I had one of these, and I played their game.. and put in goofy names, crazy info, ss number was all 1;s I knew it was a farce when they swallowed the info I put in... I never got as far as my pass word code.. as I knew it was not valid
Call me old-fashioned, but there is absolutely NO way I’ll ever do any banking online, let alone store any personal or financial data on any home computer - let alone cell phone.
It’s been happening more frequently lately. I’ve gotten Bank of America phishing emails (I closed my account there over a year ago) as well as fake emails from Amazon.com (never had an account with them) and American Express (haven’t been with them in over 20 years). I always block the sender then delete the email.
If I get a notification from any business that I’m active with I make sure to contact them directly at a known-good phone number and work out any issues that way.
Sorry to hear you got caught off guard and had to spend the time, effort and hassle rectifying your situation. And thank you for putting out a warning to other FReepers.
Yeah, I’ve been getting about three collect calls a week on my cell phone from someone in jail. They want me to accept the charges. Sure, I’ll do that.
That email reads like someone in Kazachestan used Google translate to imitate BofA. Be careful.
I went through a spell last year where my password was corrupted a number of times over several months. I believe BofA was one of the accounts involved. Others certainly were.
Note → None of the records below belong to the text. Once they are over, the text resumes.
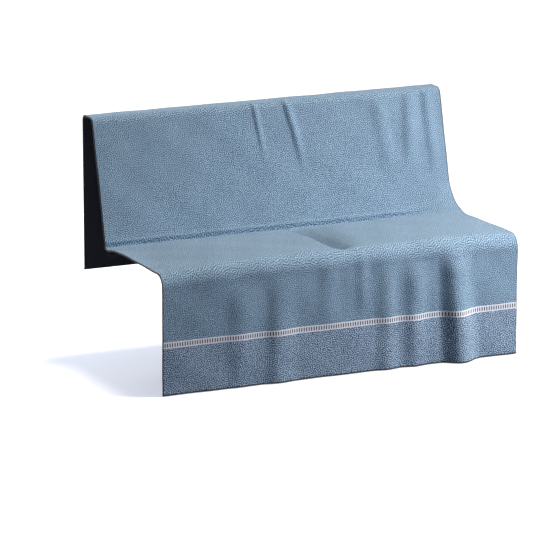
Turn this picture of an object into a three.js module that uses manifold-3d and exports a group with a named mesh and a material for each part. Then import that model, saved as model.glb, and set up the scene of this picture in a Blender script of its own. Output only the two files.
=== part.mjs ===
// An infrared sauna blanket in the shape it takes when it lies over a two-seat sofa: it hangs down in
// front of the seat, runs back over the seat, up the leaning backrest, over its top and down behind.
// Units are millimetres, +Z is up and the blanket's front faces -Y.
// Every piece is drawn flat, as it is cut: u runs across the blanket, s runs from the front hem to the
// rear hem, and depth runs outwards from the underside. onCloth then lays each point on the sofa.
import * as THREE from "three";
import { mergeVertices } from "three/addons/utils/BufferGeometryUtils.js";
import Module from "manifold-3d";

const wasm = await Module();
wasm.setup();

// ---- the cut ----
const WIDTH = 1400;
const FLAT_LENGTH = 2000;

// ---- the sofa that shapes it, measured on the blanket's underside ----
const FRONT_DROP = 426; // seat down to the front hem
const FRONT_REACH = 250; // from the origin forwards to the front drop
const SEAT_DEPTH = 506; // front drop to the corner between seat and backrest
const BACK_RISE = 446; // seat up to the top of the backrest
const BACK_LEAN = THREE.MathUtils.degToRad(14);
const TOP_DEPTH = 79; // thickness of the backrest at its top
const FRONT_EDGE_RADIUS = 40;
const CREASE_RADIUS = 40; // where the blanket is tucked in between seat and backrest
const CREASE_OPEN_RADIUS = 175; // at the right side edge, where it pulls out of the crease
const CREASE_OPEN_WIDTH = 200; // of the blanket's right side, over which it pulls out
const CREASE_REACH = 142; // how far from the corner the pulled-out stretch ends
const TOP_FRONT_RADIUS = 22;
const TOP_REAR_RADIUS = 16;

// ---- the wave that the front hem hangs in ----
const WAVE_FROM_SIDE = 230; // its crest, in from the right side edge
const WAVE_HALF_WIDTH = 88;
const WAVE_OUT = 30;
const WAVE_HEIGHT = 310; // from the hem up to where the wave dies out

// ---- the layers, from the underside outwards ----
const GAP = 0.3; // between any two pieces that touch
const BACK_CLOTH = 0.6;
const REFLECTOR = 0.25;
const FELT = 0.8;
const WIRE_SPACE = 1.8; // between felt and face, held open by the wires and cut-outs
const FACE = 0.8;
const BACK_TOP = BACK_CLOTH;
const REFLECTOR_FROM = BACK_TOP + GAP;
const REFLECTOR_TOP = REFLECTOR_FROM + REFLECTOR;
const FELT_FROM = REFLECTOR_TOP + GAP;
const FELT_TOP = FELT_FROM + FELT;
const FACE_FROM = FELT_TOP + GAP + WIRE_SPACE + GAP;
const FACE_TOP = FACE_FROM + FACE;

// ---- edges, border and ladder trim ----
const EDGE_TAPE = 3; // width of the tape that closes the layers all round
const BORDER_HEIGHT = 170; // hem to trim
const TRIM_HEIGHT = 23;

// ---- heating wires and their leads ----
const WIRE_RADIUS = 0.75;
const LEAD_RADIUS = 0.8;
const SENSOR_LEAD_RADIUS = 0.6;
const RUNS = 6;
const RUN_FROM_SIDE = 110; // each run's straight ends here, in from the side edge
const RUN_FROM_FOLD = 28; // first and last run, in from the ends of their flat stretch
const LEAD_FROM_SIDE = 60; // the innermost lead, in from the left side edge
const LEAD_PITCH = 10;
const LEAD_ENTRY_MARGIN = 7; // outermost lead, in from the end of the inlet's cavity
const SLEEVE_LENGTH = 8;
const SLEEVE_RADIUS = 0.88;
const CUTOUT_LENGTH = 14;
const CUTOUT_WIDTH = 6;
const SENSOR_LENGTH = 6;
const WIRE_DEPTH = FELT_TOP + GAP + WIRE_SPACE / 2;

// ---- the power inlet behind the rear drop ----
const INLET_FROM_SIDE = 145; // its middle, in from the left side edge
const INLET_FROM_HEM = 85; // its middle, up from the rear hem
const INLET_WIDTH = 70;
const INLET_HEIGHT = 60;
const INLET_DEPTH = 13;
const INLET_WALL = 2;
const COVER_THICKNESS = 1.5;
const PATCH_THICKNESS = 0.8;
const PATCH_MARGIN = 20; // patch beyond the housing on each side
const WINDOW_WIDTH = 22;
const WINDOW_MARGIN = 6; // window beyond the outermost lead
const WINDOW_FROM_SIDE = 11; // window in from the housing's left side
const BLOCK_WIDTH = 26;
const PINS = 3;
const PIN_PITCH = 6;
const PIN_RADIUS = 0.8;
const PIN_LENGTH = 14;
const PIN_GRIP = 5; // length of each pin inside its block
const SOCKET_DEPTH = 12; // from the housing's lower face in to the terminal block
const SOCKET_WIDTH = 30;
const SOCKET_HEIGHT = 8;
const SCREW_RADIUS = 1;
const SCREW_HEAD_RADIUS = 2;
const SCREW_HEAD = 1.2;
const SCREW_INSET = 5;
const BOSS = 8;
const LABEL_WIDTH = 40;
const LABEL_HEIGHT = 60;
const LABEL_THICKNESS = 0.4;
const LABEL_FROM_SIDE = 280; // its middle, in from the left side edge

// ---- the drape: straight legs joined by arcs, walked from the front hem ----
const CREASE_TURN = Math.PI / 2 - BACK_LEAN;
const legOf = (radius) => radius * Math.tan(CREASE_TURN / 2);
const REAR_Y = -FRONT_REACH + SEAT_DEPTH + BACK_RISE * Math.tan(BACK_LEAN) + TOP_DEPTH;
const BACK_SLOPE = BACK_RISE / Math.cos(BACK_LEAN);

// How far along s each stretch begins.
const S_FRONT_EDGE = FRONT_DROP - FRONT_EDGE_RADIUS;
const S_SEAT = S_FRONT_EDGE + (FRONT_EDGE_RADIUS * Math.PI) / 2;
const S_CREASE = S_SEAT + SEAT_DEPTH - FRONT_EDGE_RADIUS - CREASE_REACH;
const creaseLength = (radius) => 2 * (CREASE_REACH - legOf(radius)) + radius * CREASE_TURN;
const S_BACK = S_CREASE + creaseLength(CREASE_RADIUS);
const S_TOP_FRONT = S_BACK + BACK_SLOPE - CREASE_REACH - legOf(TOP_FRONT_RADIUS);
const S_TOP = S_TOP_FRONT + TOP_FRONT_RADIUS * CREASE_TURN;
const S_TOP_REAR = S_TOP + TOP_DEPTH - legOf(TOP_FRONT_RADIUS) - TOP_REAR_RADIUS;
const S_REAR = S_TOP_REAR + (TOP_REAR_RADIUS * Math.PI) / 2;

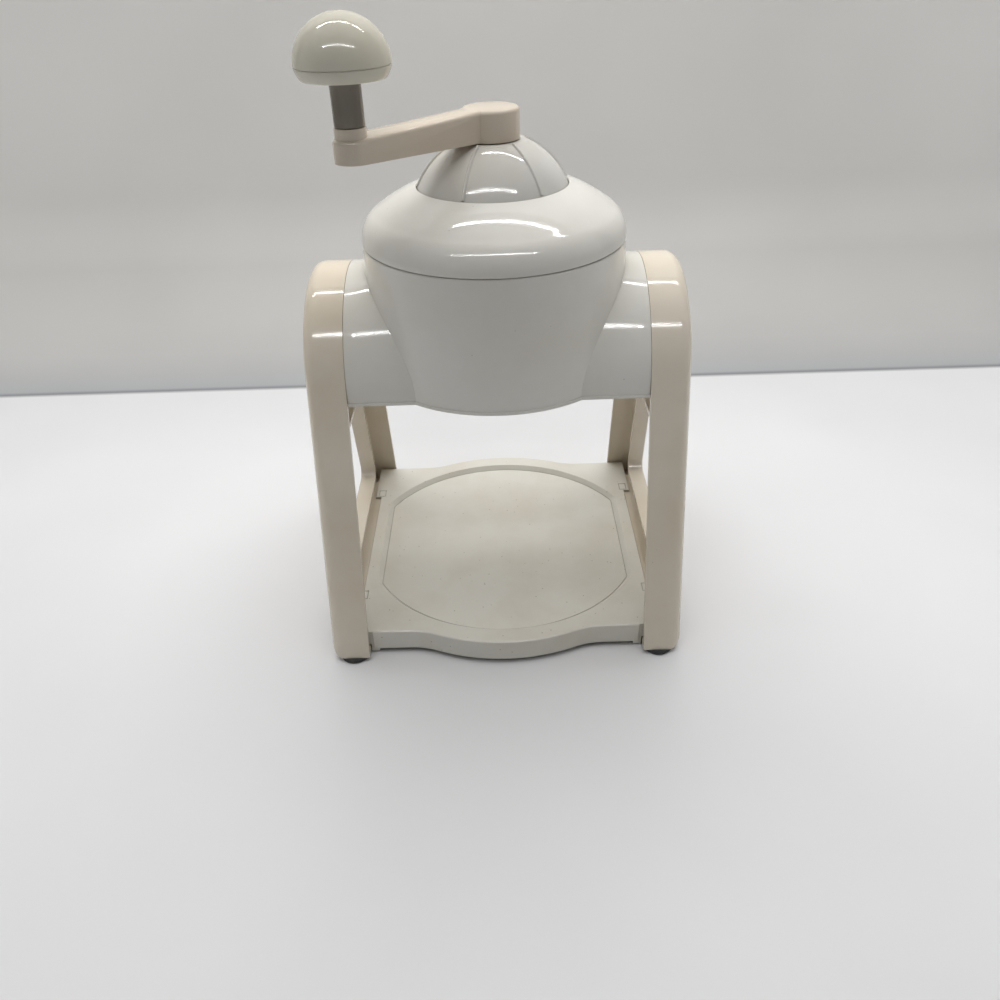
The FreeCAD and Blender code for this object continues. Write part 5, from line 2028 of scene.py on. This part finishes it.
@dataclass
class Studio:
    """A pale table that turns up into a pale wall, soft lamps, and the camera.  Its lengths are metres.

    Attributes:
        lens: focal length in millimetres.
        sensor: the sensor's width in millimetres.
        nearest: the least distance that the camera sees.
        eye: where the camera stands.
        pitch: how far it looks down, in degrees.
        yaw: how far it looks to the right.
        roll: how far it leans.
        half_sweep: half the width of table and wall.
        table_front: Y where the table starts.
        table_back: Y where it starts to turn up.
        bend: radius of the turn.
        wall_top: height of the wall.
        tones: the sweep's colour at places along Y, from the front floor over the laminate and the dark joint
            at its end to the cloth, which gets lighter up to the wall.
        fold_shade_mm: size of the painted shade of the cloth's soft folds.
        room_glow: colour and strength of the light that comes from everywhere.
        room_colour: the colour that the room is seen in.
    """

    lens: float = 30.94
    sensor: float = 36.0
    nearest: float = 0.01
    eye: Place = (0.00141, -0.44837, 0.3472)
    pitch: float = 34.07
    yaw: float = -0.37
    roll: float = -1.90
    half_sweep: float = 2.0
    table_front: float = -1.2
    table_back: float = 0.34
    bend: float = 0.12
    wall_top: float = 2.2
    tones: tuple[tuple[float, str], ...] = (
        (-0.90, "#B2B3B5"), (-0.45, "#DBDBDC"), (0.254, "#DBDBDC"), (0.257, "#66686B"), (0.261, "#A4A6A8"),
        (0.30, "#AFAFAE"), (0.44, "#CCCAC7"), (0.46, "#E3E1DE"))
    fold_shade_mm: float = 200.0
    room_glow: tuple[str, float] = ("#EDEEF0", 0.04)
    room_colour: str = "#BDBDBC"

    def camera(self) -> None:
        """Stand the camera where the view is taken from."""
        pitch, yaw, roll = (math.radians(turn) for turn in (self.pitch, self.yaw, self.roll))
        ahead = Vector((math.sin(yaw) * math.cos(pitch), math.cos(yaw) * math.cos(pitch), -math.sin(pitch)))
        level = Vector((math.cos(yaw), -math.sin(yaw), 0.0))
        upward = level.cross(ahead)
        right = math.cos(roll) * level + math.sin(roll) * upward
        upright = -math.sin(roll) * level + math.cos(roll) * upward
        place = Matrix((right, upright, -ahead)).transposed().to_4x4()
        place.translation = Vector(self.eye)
        data = bpy.data.cameras.new("camera")
        data.lens, data.sensor_width, data.clip_start = self.lens, self.sensor, self.nearest
        item = bpy.data.objects.new("camera", data)
        bpy.context.scene.collection.objects.link(item)
        item.matrix_world = place
        bpy.context.scene.camera = item

    def sweep(self) -> None:
        """The table, the cloth behind it and the floor in front of it as one sweep."""
        turn = arc((self.table_back, self.bend), self.bend, -90.0, 0.0, 10)[1:]
        path = [(self.table_front, 0.0), (self.table_back, 0.0), *turn,
                (self.table_back + self.bend, self.wall_top)]
        form = bmesh.new()
        line = [form.verts.new((-self.half_sweep, y, z)) for y, z in path]
        edges = [form.edges.new(pair) for pair in zip(line, line[1:])]
        grown = bmesh.ops.extrude_edge_only(form, edges=edges)["geom"]
        bmesh.ops.translate(form, vec=(2 * self.half_sweep, 0.0, 0.0), verts=corners_of(grown))
        bmesh.ops.recalc_face_normals(form, faces=form.faces)
        for face in form.faces:
            face.smooth = True
        item = bpy.data.objects.new("sweep", mesh_of(form, "sweep"))
        bpy.context.scene.collection.objects.link(item)
        item.data.materials.append(self.sweep_material())

    def sweep_material(self) -> bpy.types.Material:
        """Pale laminate that ends in a thin dark joint, grey cloth behind it and a darker floor in front.

        Both are matt, so that they take soft shadows and mirror nothing, and a painted shade of soft folds makes
        the cloth faintly uneven.

        Returns:
            The material.
        """
        material, tree = fresh_material("pale_laminate_and_grey_cloth")
        spot = add_node(tree, "ShaderNodeTexCoord").outputs["Object"]
        parts = add_node(tree, "ShaderNodeSeparateXYZ", links={"Vector": spot})
        near, far = self.tones[0][0], self.tones[-1][0]
        place = add_node(tree, "ShaderNodeMapRange", {"From Min": near, "From Max": far},
                         {"Value": parts.outputs["Y"]})
        ramp = add_node(tree, "ShaderNodeValToRGB", links={"Fac": place.outputs[0]})
        stops = ramp.color_ramp.elements
        for _ in self.tones[2:]:
            stops.new(0.5)
        for stop, (y, colour) in zip(stops, self.tones):
            stop.position, stop.color = (y - near) / (far - near), linear(colour)
        # Painted shade of the cloth's soft folds: noise scales the colour a little up and down.
        fold_shade = add_node(tree, "ShaderNodeTexNoise", {"Scale": per_metre(self.fold_shade_mm), "Detail": 2.0},
                        {"Vector": spot})
        shade = add_node(tree, "ShaderNodeMapRange",
                         {"From Min": 0.3, "From Max": 0.7, "To Min": 0.97, "To Max": 1.03},
                         {"Value": fold_shade.outputs[0]})
        cloth = add_node(tree, "ShaderNodeMix", {"data_type": "RGBA", "blend_type": "MULTIPLY", 0: 1.0},
                         {6: ramp.outputs[0], 7: shade.outputs[0]})
        shader = add_node(tree, "ShaderNodeBsdfPrincipled", {"Roughness": 0.55},
                          {"Base Color": cloth.outputs[2]})
        finish_with(tree, shader)
        return material

    def room(self) -> bpy.types.World:
        """A faint even light that the camera, metal and glass see as a pale grey room.

        Returns:
            The world.
        """
        world = bpy.data.worlds.new("room")
        world.use_nodes = True
        tree = world.node_tree
        tree.nodes.clear()
        path = add_node(tree, "ShaderNodeLightPath")
        mirrored = add_node(tree, "ShaderNodeMath", {"operation": "MAXIMUM"},
                            {0: path.outputs["Is Glossy Ray"], 1: path.outputs["Is Transmission Ray"]})
        seen = add_node(tree, "ShaderNodeMath", {"operation": "MAXIMUM"},
                        {0: path.outputs["Is Camera Ray"], 1: mirrored.outputs[0]})
        faint = add_node(tree, "ShaderNodeBackground",
                         {"Color": linear(self.room_glow[0]), "Strength": self.room_glow[1]})
        pale = add_node(tree, "ShaderNodeBackground", {"Color": linear(self.room_colour)})
        mixed = add_node(tree, "ShaderNodeMixShader",
                         links={0: seen.outputs[0], 1: faint.outputs[0], 2: pale.outputs[0]})
        add_node(tree, "ShaderNodeOutputWorld", links={"Surface": mixed.outputs[0]})
        return world

    def build(self) -> None:
        """Set the light, the backdrop and the camera."""
        bpy.context.scene.world = self.room()
        bpy.context.scene.view_settings.view_transform = "Standard"
        for lamp in LAMPS:
            lamp.hang()
        self.sweep()
        self.camera()


# What the CAD's own solids are made of, where they stay in view.
KEPT_NODES: dict[str, Finish] = {
    "ice_hopper": LINER_PP, "blade_plate": LINER_PP, "blade": GROUND_STEEL, "blade_screws": ZINC_STEEL,
    "plate_screws": ZINC_STEEL, "lid_plate": LINER_PP, "lid_plate_screws": ZINC_STEEL, "feed_nut": ACETAL,
    "spindle_bush": ACETAL, "drive_spindle": TURNED_STEEL, "spindle_clip": TURNED_STEEL,
    "knob_pin": TURNED_STEEL, "knob_washer": ZINC_STEEL, "feed_screw": TURNED_STEEL,
    "presser_disc": LINER_PP, "presser_spikes": ZINC_STEEL, "presser_screw": ZINC_STEEL,
}


def main() -> None:
    """Build every sub-assembly in order, dress what the CAD keeps, and set the studio."""
    logging.basicConfig(level=logging.INFO, format="%(message)s")
    bench = Bench()
    frames, crank = SideFrames(), Crank()
    frames.build(bench)
    Feet().build(bench)
    SideScrews().build(bench, frames)
    Tray().build(bench)
    Housing().build(bench)
    Lid().build(bench)
    crank.build(bench)
    Knob(crank.knob_spot()).build(bench)
    for node, finish in KEPT_NODES.items():
        bench.dress(node, finish)
    Studio().build()


if __name__ == "__main__":
    main()
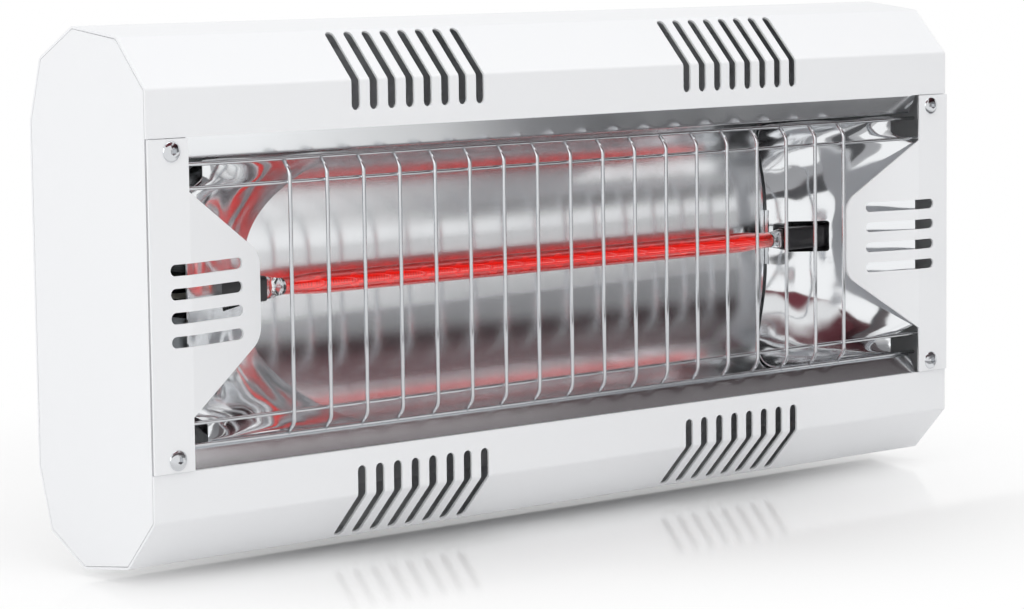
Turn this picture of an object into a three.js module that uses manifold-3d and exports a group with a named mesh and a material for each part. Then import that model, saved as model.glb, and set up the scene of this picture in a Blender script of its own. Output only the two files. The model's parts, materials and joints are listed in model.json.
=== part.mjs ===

If you don’t enter your password properly after the third attempt they demand you change your password.
That became a real pain in the hibiscus.
Thankfully it dissipated over time, and I haven’t had a problem since late last year.
Someone was trying to hack my account. You can also harass someone by doing this is you have their account name.
A strange tense and a run-on sentence. I detect a Nigerian accent. The lads of Lagos need to brush up on their English.
I’d be real careful with that. Karma is a bitch.
I think the OP did us a service with sharing this.
I can help.
I have a credit repair/security service.
Please email me your account number and pin. I’ll get all your funds back.
Also, today only, I’m selling carbon credits, 1/2 off. No checks.
I was purchasing something from a site overseas and Chase sent me a lot of emails within seconds of my click to buy.
What is interesting, before my purchase ever went through, two different companies were charging very similar amounts on my card, but not the company that I was trying to use. The scam companies beat the legitimate one.
Anyway, they do send emails.
Can I buy some carbon credits using bitcoins?
Chase also sent me an email concerning my account. I did not reply to it, but did call the phone number on the back of my credit card. The email was legit, but I will continue to handle situations like this, in the same way.
Don, my buddy, I tell you what, man, you just go ahead on
and click on every link that you come across and see what happens.
It’s the wild wild west out there on the world wide web
and unless and until you realize that, you will be a sucker.
No financial institution nor government entity will attempt to contact you via email requesting personal information. Trust me, they already have it.
Sure it’s not your bro?
And you do business with BankAmigo because?????
They are a criminal enterprise. I’m not saying that you deserve what you got, but you need to seriously rethink who you trust with your business.
All I am saying is calling people stupid, especially people who admit to their blunder, is uncool. That’s all.
We all think we’re bullet proof - until we’re not.
All that I’m saying is give peace a chance.
“Repeat: NEVER click on an email link to a financial institution.”
Well worth repeating.
Anyone know if this is legit from “Google?”
Someone recently used your password to try to sign in to your Google Account XXXXXXXXX@gmail.com. This person was using an application such as an email client or mobile device.
We prevented the sign-in attempt in case this was a hijacker trying to access your account. Please review the details of the sign-in attempt:
Saturday, April 26, 2014 5:49:08 PM UTC
IP Address: 22.214.171.124 (c-71-231-136-137.hsd1.wa.comcast.net)
Location: Seattle, WA, USA
If you do not recognize this sign-in attempt, someone else might be trying to access your account. You should sign in to your account and reset your password immediately.
If this was you, and you are having trouble accessing your account, complete the troubleshooting steps listed at http://support.google.com/mail?p=client_login
The Google Accounts team
Re your post #9, I amen that. I do my banking the old fashioned way.
my card got changed but no e mail that I remember
A phishing scam that I received shortly after Christmas told me that Walmart had been trying to deliver a package to me. The graphics looked really good. I wonder how many people they got with that one, since there may have been people thinking that someone had sent them a Christmas gift.
I see just enough 'error' in my bills -- to the point where there is NO way I'd want to go chasing after funds that have already been vacuumed away.
Those that praise this method of handling your finances can go blow their smoke up somebody else's ass - ain't happening in this household.
Just watched a security expert on John Stossel’s show on FNC. He said NEVER click on a link in an email.
People who are too stupid, ignorant, or both to realize that no bank would hire a grammar school dropout to write their customer security warnings deserve to be ripped off!
I get emails like this for everything imaginable....accounts at banks etc that I don’t even have. Can’t believe people still fall for this stuff.
I’ve found a great carbon credit company that provides rewards for minimizing dog farts, especially good at night when your dogs are sleeping on your bed. Send be $100 and I’ll tell you how to buy some stock.
They send emails asking you to call them, not to click on a link, according to BofA.
I do buiness with B of A because I am the Trustee for my late mother’s estate and that is where she has/had her accounts. She died 2 weeks ago, and I thought that the “locked” email was the result of her obit being published.
I couldn’t figure out how that related to my B of A CC, however, which had been mine since 1983 and had nothing to do with Mom, other than that I had “personally” dedicated it to her affairs because it was so easy to transfer money to it from her trust fund for her needs. There are many outstanding checks and charges, due to her death, on there right now and I didn’t want any of those to be blocked.